_STATED PROBLEM:_
Print each of the entries exactly, leaving nothing out.

_DATASET CONTENT:_
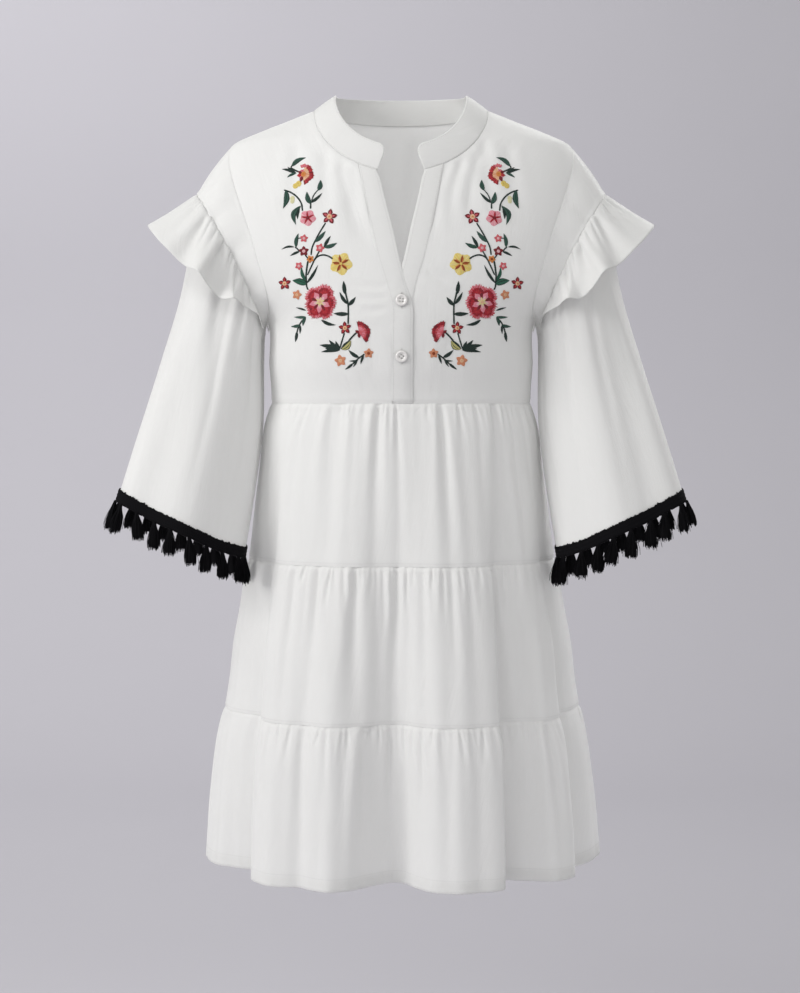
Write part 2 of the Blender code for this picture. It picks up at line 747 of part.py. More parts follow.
def build_buttons(material):
    for i, z in enumerate(BUTTON_LEVELS):
        angle = angle_at(BUTTON_X, z)
        base, normal = body(angle, z), body_normal(angle, z)
        mesh = bpy.data.meshes.new(f"button_{i + 1}")
        bm = bmesh.new()
        bmesh.ops.create_cone(
            bm, cap_ends=True, segments=BUTTON_SIDES, radius1=BUTTON_RADIUS, radius2=BUTTON_RADIUS,
            depth=BUTTON_THICKNESS,
        )
        rims = [e for e in bm.edges if abs(e.verts[0].co.z - e.verts[1].co.z) < 1e-6]
        bmesh.ops.bevel(bm, geom=rims, offset=0.0006, segments=2, affect="EDGES")
        bm.to_mesh(mesh)
        bm.free()
        mesh.shade_smooth()
        mesh.set_sharp_from_angle(angle=math.radians(50))
        button = new_part(f"button_{i + 1}", mesh, material)
        lift = BAND_LIFT + SEAM_GAP + BUTTON_THICKNESS / 2
        button.location = base + normal * lift
        button.rotation_euler = Vector(normal).to_track_quat("Z", "Y").to_euler()


def collection(name):
    made = bpy.data.collections.new(name)
    bpy.context.scene.collection.children.link(made)
    return made


def material(name, colour, roughness):
    made = bpy.data.materials.new(name)
    made.use_nodes = True
    shader = made.node_tree.nodes["Principled BSDF"]
    shader.inputs["Base Color"].default_value = (*colour, 1)
    shader.inputs["Roughness"].default_value = roughness
    return made


for old in list(bpy.data.objects):
    bpy.data.objects.remove(old)
DRESS = collection("peasant_dress")
COTTON = material("white_cotton", (0.86, 0.86, 0.85), 0.8)
BRAID = material("black_braid", (0.012, 0.012, 0.015), 0.75)
PEARL = material("pearl_button", (0.88, 0.86, 0.82), 0.25)

build_panels(COTTON)
build_bands(COTTON)
build_collar(COTTON)
for side, flip in (("left", False), ("right", True)):
    build_sleeve(side, flip, COTTON)
    build_flounce(side, flip, COTTON)
    build_trim(side, flip, BRAID)
build_buttons(PEARL)
build_skirt(COTTON)
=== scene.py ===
"""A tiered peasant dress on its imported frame: cloth with its gathers and folds, stitching, embroidery,
buttons, and black braid with tassels. Metres, +Z up, front towards -Y, origin level with the neck points.
"""
import math

import bpy
import numpy as np
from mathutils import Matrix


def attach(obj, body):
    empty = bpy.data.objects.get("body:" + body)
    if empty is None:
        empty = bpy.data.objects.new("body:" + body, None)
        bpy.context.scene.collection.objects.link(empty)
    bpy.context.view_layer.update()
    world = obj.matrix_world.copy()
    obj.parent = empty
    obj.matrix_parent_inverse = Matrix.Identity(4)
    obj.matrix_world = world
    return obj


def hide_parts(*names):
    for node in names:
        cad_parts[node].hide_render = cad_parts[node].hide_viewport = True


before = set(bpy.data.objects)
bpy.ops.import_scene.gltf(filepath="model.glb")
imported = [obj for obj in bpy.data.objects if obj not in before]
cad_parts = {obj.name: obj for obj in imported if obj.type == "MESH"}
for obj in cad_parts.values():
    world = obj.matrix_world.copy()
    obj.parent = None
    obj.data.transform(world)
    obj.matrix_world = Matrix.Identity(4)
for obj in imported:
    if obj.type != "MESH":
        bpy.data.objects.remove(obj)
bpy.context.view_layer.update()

# Levels below the neck point
WAIST_Z = -0.344
TIER_2_Z = -0.526
TIER_3_Z = -0.702
HEM_Z = -0.880

# The dress as plain sections: height, half width, depth in front, depth behind, squareness.
BODY = np.array([
    (-0.880, 0.2286, 0.146, 0.150, 0.00),
    (-0.800, 0.2227, 0.144, 0.147, 0.00),
    (-0.747, 0.2160, 0.142, 0.143, 0.00),
    (-0.702, 0.2070, 0.138, 0.137, 0.00),
    (-0.670, 0.2020, 0.137, 0.134, 0.00),
    (-0.623, 0.1970, 0.135, 0.129, 0.00),
    (-0.576, 0.1880, 0.132, 0.123, 0.00),
    (-0.526, 0.1795, 0.127, 0.116, 0.00),
    (-0.458, 0.1715, 0.121, 0.107, 0.02),
    (-0.412, 0.1650, 0.115, 0.099, 0.04),
    (-0.376, 0.1600, 0.109, 0.091, 0.07),
    (-0.344, 0.1530, 0.104, 0.084, 0.10),
    (-0.300, 0.1550, 0.113, 0.089, 0.12),
    (-0.247, 0.1580, 0.119, 0.096, 0.14),
    (-0.200, 0.1930, 0.115, 0.102, 0.14),
    (-0.147, 0.2140, 0.105, 0.104, 0.14),
    (-0.100, 0.2190, 0.093, 0.100, 0.12),
    (-0.064, 0.2120, 0.081, 0.092, 0.10),
    (-0.048, 0.2045, 0.074, 0.087, 0.10),
    (-0.039, 0.1965, 0.070, 0.084, 0.10),
    (-0.027, 0.1705, 0.064, 0.080, 0.10),
    (-0.015, 0.1400, 0.058, 0.076, 0.10),
    (0.000, 0.1020, 0.052, 0.072, 0.10),
])

# Neckline and collar
NECK_HALF_WIDTH = 0.102
NECK_DROP_FRONT = 0.082
NECK_DROP_BACK = 0.0067
NECK_ROUNDNESS = 2.0
COLLAR_HEIGHT = 0.031
COLLAR_CORNER = 0.014

# The way the collar stands: angle round the neck from the back, then across, back and up
COLLAR_RISE = np.array([
    (0, 0.00, -0.26, 0.965),
    (45, -0.40, -0.22, 0.860),
    (75, -0.72, -0.06, 0.660),
    (90, -0.80, 0.00, 0.585),
    (110, -0.78, 0.06, 0.600),
    (130, -0.70, 0.10, 0.700),
    (150, -0.50, 0.12, 0.850),
    (180, -0.25, 0.10, 0.950),
])

# Front bands: height, x of the seam and of the free edge, wearer's right (on top) and then left
BANDS = np.array([
    (-0.344, -0.0115, 0.0130, 0.0143, -0.0106),
    (-0.328, -0.0115, 0.0130, 0.0143, -0.0106),
    (-0.312, -0.0115, 0.0130, 0.0143, -0.0106),
    (-0.296, -0.0115, 0.0130, 0.0143, -0.0106),
    (-0.279, -0.0115, 0.0130, 0.0143, -0.0106),
    (-0.262, -0.0115, 0.0130, 0.0143, -0.0106),
    (-0.236, -0.0116, 0.0128, 0.0143, -0.0106),
    (-0.211, -0.0175, 0.0056, 0.0180, -0.0046),
    (-0.182, -0.0265, -0.0022, 0.0268, 0.0034),
    (-0.146, -0.0350, -0.0100, 0.0350, 0.0112),
    (-0.110, -0.0425, -0.0192, 0.0420, 0.0197),
    (-0.0719, -0.0490, -0.0285, 0.0490, 0.0270),
])
BAND_LIFT = 0.0015

# Armhole: angle round it from the shoulder, half distance between the two armholes in front, height
ARMHOLE = np.array([
    (0, 0.2000, -0.0425),
    (15, 0.2012, -0.0460),
    (30, 0.2012, -0.0567),
    (45, 0.1985, -0.0735),
    (60, 0.1922, -0.0945),
    (90, 0.1745, -0.1450),
    (120, 0.1595, -0.1960),
    (135, 0.1538, -0.2170),
    (150, 0.1520, -0.2335),
    (165, 0.1545, -0.2437),
    (180, 0.1580, -0.2470),
])
ARMHOLE_BACK_EASE = 0.004

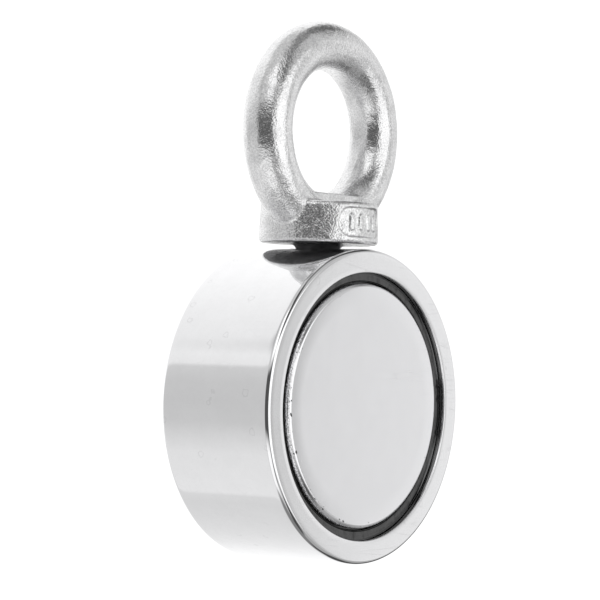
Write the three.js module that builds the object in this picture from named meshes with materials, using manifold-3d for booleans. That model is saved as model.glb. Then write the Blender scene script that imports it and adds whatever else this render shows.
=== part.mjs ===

_RESULT OF THE EXERCISE:_
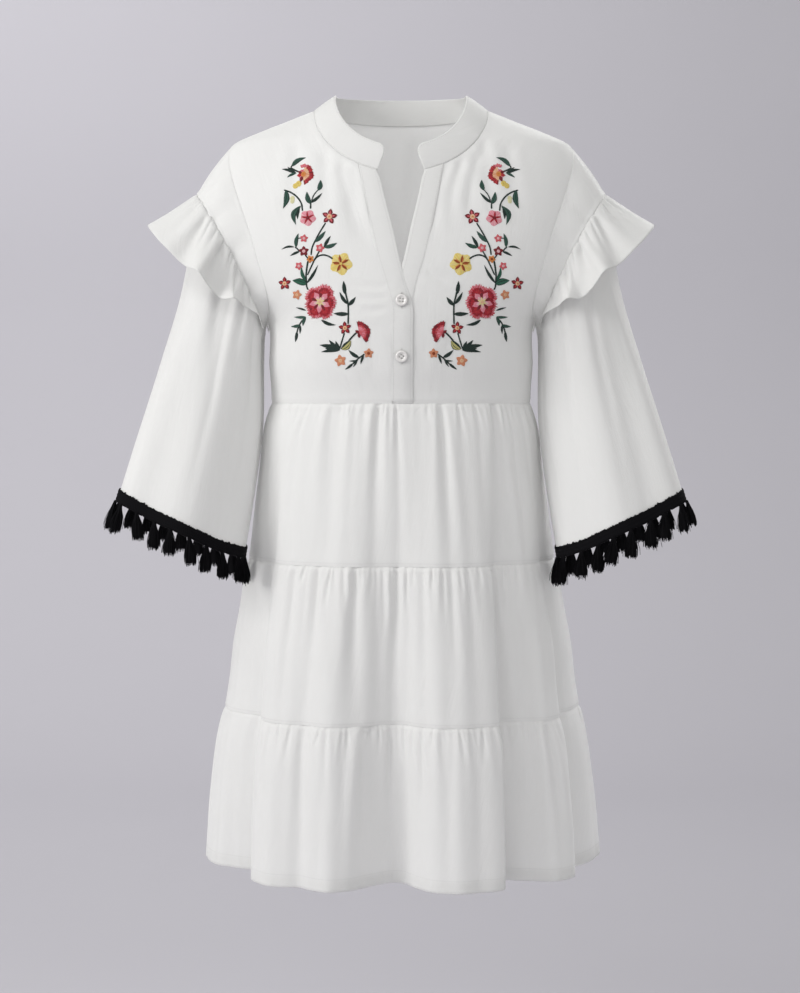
Write part 2 of the Blender code for this picture. It picks up at line 747 of part.py. More parts follow.
def build_buttons(material):
    for i, z in enumerate(BUTTON_LEVELS):
        angle = angle_at(BUTTON_X, z)
        base, normal = body(angle, z), body_normal(angle, z)
        mesh = bpy.data.meshes.new(f"button_{i + 1}")
        bm = bmesh.new()
        bmesh.ops.create_cone(
            bm, cap_ends=True, segments=BUTTON_SIDES, radius1=BUTTON_RADIUS, radius2=BUTTON_RADIUS,
            depth=BUTTON_THICKNESS,
        )
        rims = [e for e in bm.edges if abs(e.verts[0].co.z - e.verts[1].co.z) < 1e-6]
        bmesh.ops.bevel(bm, geom=rims, offset=0.0006, segments=2, affect="EDGES")
        bm.to_mesh(mesh)
        bm.free()
        mesh.shade_smooth()
        mesh.set_sharp_from_angle(angle=math.radians(50))
        button = new_part(f"button_{i + 1}", mesh, material)
        lift = BAND_LIFT + SEAM_GAP + BUTTON_THICKNESS / 2
        button.location = base + normal * lift
        button.rotation_euler = Vector(normal).to_track_quat("Z", "Y").to_euler()


def collection(name):
    made = bpy.data.collections.new(name)
    bpy.context.scene.collection.children.link(made)
    return made


def material(name, colour, roughness):
    made = bpy.data.materials.new(name)
    made.use_nodes = True
    shader = made.node_tree.nodes["Principled BSDF"]
    shader.inputs["Base Color"].default_value = (*colour, 1)
    shader.inputs["Roughness"].default_value = roughness
    return made


for old in list(bpy.data.objects):
    bpy.data.objects.remove(old)
DRESS = collection("peasant_dress")
COTTON = material("white_cotton", (0.86, 0.86, 0.85), 0.8)
BRAID = material("black_braid", (0.012, 0.012, 0.015), 0.75)
PEARL = material("pearl_button", (0.88, 0.86, 0.82), 0.25)

build_panels(COTTON)
build_bands(COTTON)
build_collar(COTTON)
for side, flip in (("left", False), ("right", True)):
    build_sleeve(side, flip, COTTON)
    build_flounce(side, flip, COTTON)
    build_trim(side, flip, BRAID)
build_buttons(PEARL)
build_skirt(COTTON)
=== scene.py ===
"""A tiered peasant dress on its imported frame: cloth with its gathers and folds, stitching, embroidery,
buttons, and black braid with tassels. Metres, +Z up, front towards -Y, origin level with the neck points.
"""
import math

import bpy
import numpy as np
from mathutils import Matrix


def attach(obj, body):
    empty = bpy.data.objects.get("body:" + body)
    if empty is None:
        empty = bpy.data.objects.new("body:" + body, None)
        bpy.context.scene.collection.objects.link(empty)
    bpy.context.view_layer.update()
    world = obj.matrix_world.copy()
    obj.parent = empty
    obj.matrix_parent_inverse = Matrix.Identity(4)
    obj.matrix_world = world
    return obj


def hide_parts(*names):
    for node in names:
        cad_parts[node].hide_render = cad_parts[node].hide_viewport = True


before = set(bpy.data.objects)
bpy.ops.import_scene.gltf(filepath="model.glb")
imported = [obj for obj in bpy.data.objects if obj not in before]
cad_parts = {obj.name: obj for obj in imported if obj.type == "MESH"}
for obj in cad_parts.values():
    world = obj.matrix_world.copy()
    obj.parent = None
    obj.data.transform(world)
    obj.matrix_world = Matrix.Identity(4)
for obj in imported:
    if obj.type != "MESH":
        bpy.data.objects.remove(obj)
bpy.context.view_layer.update()

# Levels below the neck point
WAIST_Z = -0.344
TIER_2_Z = -0.526
TIER_3_Z = -0.702
HEM_Z = -0.880

# The dress as plain sections: height, half width, depth in front, depth behind, squareness.
BODY = np.array([
    (-0.880, 0.2286, 0.146, 0.150, 0.00),
    (-0.800, 0.2227, 0.144, 0.147, 0.00),
    (-0.747, 0.2160, 0.142, 0.143, 0.00),
    (-0.702, 0.2070, 0.138, 0.137, 0.00),
    (-0.670, 0.2020, 0.137, 0.134, 0.00),
    (-0.623, 0.1970, 0.135, 0.129, 0.00),
    (-0.576, 0.1880, 0.132, 0.123, 0.00),
    (-0.526, 0.1795, 0.127, 0.116, 0.00),
    (-0.458, 0.1715, 0.121, 0.107, 0.02),
    (-0.412, 0.1650, 0.115, 0.099, 0.04),
    (-0.376, 0.1600, 0.109, 0.091, 0.07),
    (-0.344, 0.1530, 0.104, 0.084, 0.10),
    (-0.300, 0.1550, 0.113, 0.089, 0.12),
    (-0.247, 0.1580, 0.119, 0.096, 0.14),
    (-0.200, 0.1930, 0.115, 0.102, 0.14),
    (-0.147, 0.2140, 0.105, 0.104, 0.14),
    (-0.100, 0.2190, 0.093, 0.100, 0.12),
    (-0.064, 0.2120, 0.081, 0.092, 0.10),
    (-0.048, 0.2045, 0.074, 0.087, 0.10),
    (-0.039, 0.1965, 0.070, 0.084, 0.10),
    (-0.027, 0.1705, 0.064, 0.080, 0.10),
    (-0.015, 0.1400, 0.058, 0.076, 0.10),
    (0.000, 0.1020, 0.052, 0.072, 0.10),
])

# Neckline and collar
NECK_HALF_WIDTH = 0.102
NECK_DROP_FRONT = 0.082
NECK_DROP_BACK = 0.0067
NECK_ROUNDNESS = 2.0
COLLAR_HEIGHT = 0.031
COLLAR_CORNER = 0.014

# The way the collar stands: angle round the neck from the back, then across, back and up
COLLAR_RISE = np.array([
    (0, 0.00, -0.26, 0.965),
    (45, -0.40, -0.22, 0.860),
    (75, -0.72, -0.06, 0.660),
    (90, -0.80, 0.00, 0.585),
    (110, -0.78, 0.06, 0.600),
    (130, -0.70, 0.10, 0.700),
    (150, -0.50, 0.12, 0.850),
    (180, -0.25, 0.10, 0.950),
])

# Front bands: height, x of the seam and of the free edge, wearer's right (on top) and then left
BANDS = np.array([
    (-0.344, -0.0115, 0.0130, 0.0143, -0.0106),
    (-0.328, -0.0115, 0.0130, 0.0143, -0.0106),
    (-0.312, -0.0115, 0.0130, 0.0143, -0.0106),
    (-0.296, -0.0115, 0.0130, 0.0143, -0.0106),
    (-0.279, -0.0115, 0.0130, 0.0143, -0.0106),
    (-0.262, -0.0115, 0.0130, 0.0143, -0.0106),
    (-0.236, -0.0116, 0.0128, 0.0143, -0.0106),
    (-0.211, -0.0175, 0.0056, 0.0180, -0.0046),
    (-0.182, -0.0265, -0.0022, 0.0268, 0.0034),
    (-0.146, -0.0350, -0.0100, 0.0350, 0.0112),
    (-0.110, -0.0425, -0.0192, 0.0420, 0.0197),
    (-0.0719, -0.0490, -0.0285, 0.0490, 0.0270),
])
BAND_LIFT = 0.0015

# Armhole: angle round it from the shoulder, half distance between the two armholes in front, height
ARMHOLE = np.array([
    (0, 0.2000, -0.0425),
    (15, 0.2012, -0.0460),
    (30, 0.2012, -0.0567),
    (45, 0.1985, -0.0735),
    (60, 0.1922, -0.0945),
    (90, 0.1745, -0.1450),
    (120, 0.1595, -0.1960),
    (135, 0.1538, -0.2170),
    (150, 0.1520, -0.2335),
    (165, 0.1545, -0.2437),
    (180, 0.1580, -0.2470),
])
ARMHOLE_BACK_EASE = 0.004

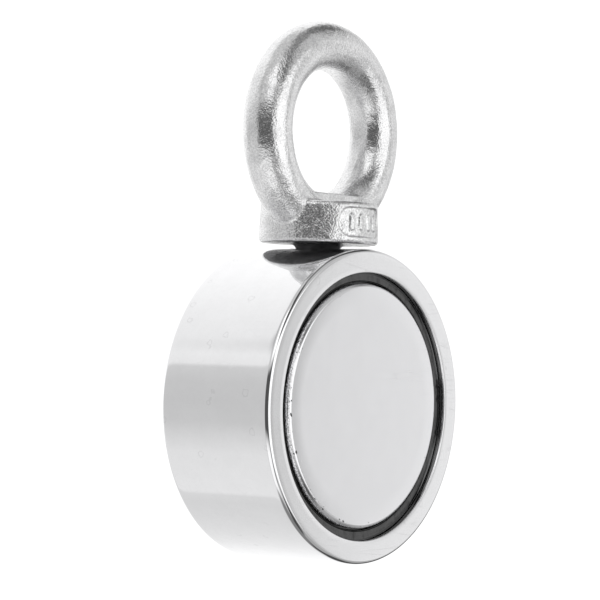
Write the three.js module that builds the object in this picture from named meshes with materials, using manifold-3d for booleans. That model is saved as model.glb. Then write the Blender scene script that imports it and adds whatever else this render shows.
=== part.mjs ===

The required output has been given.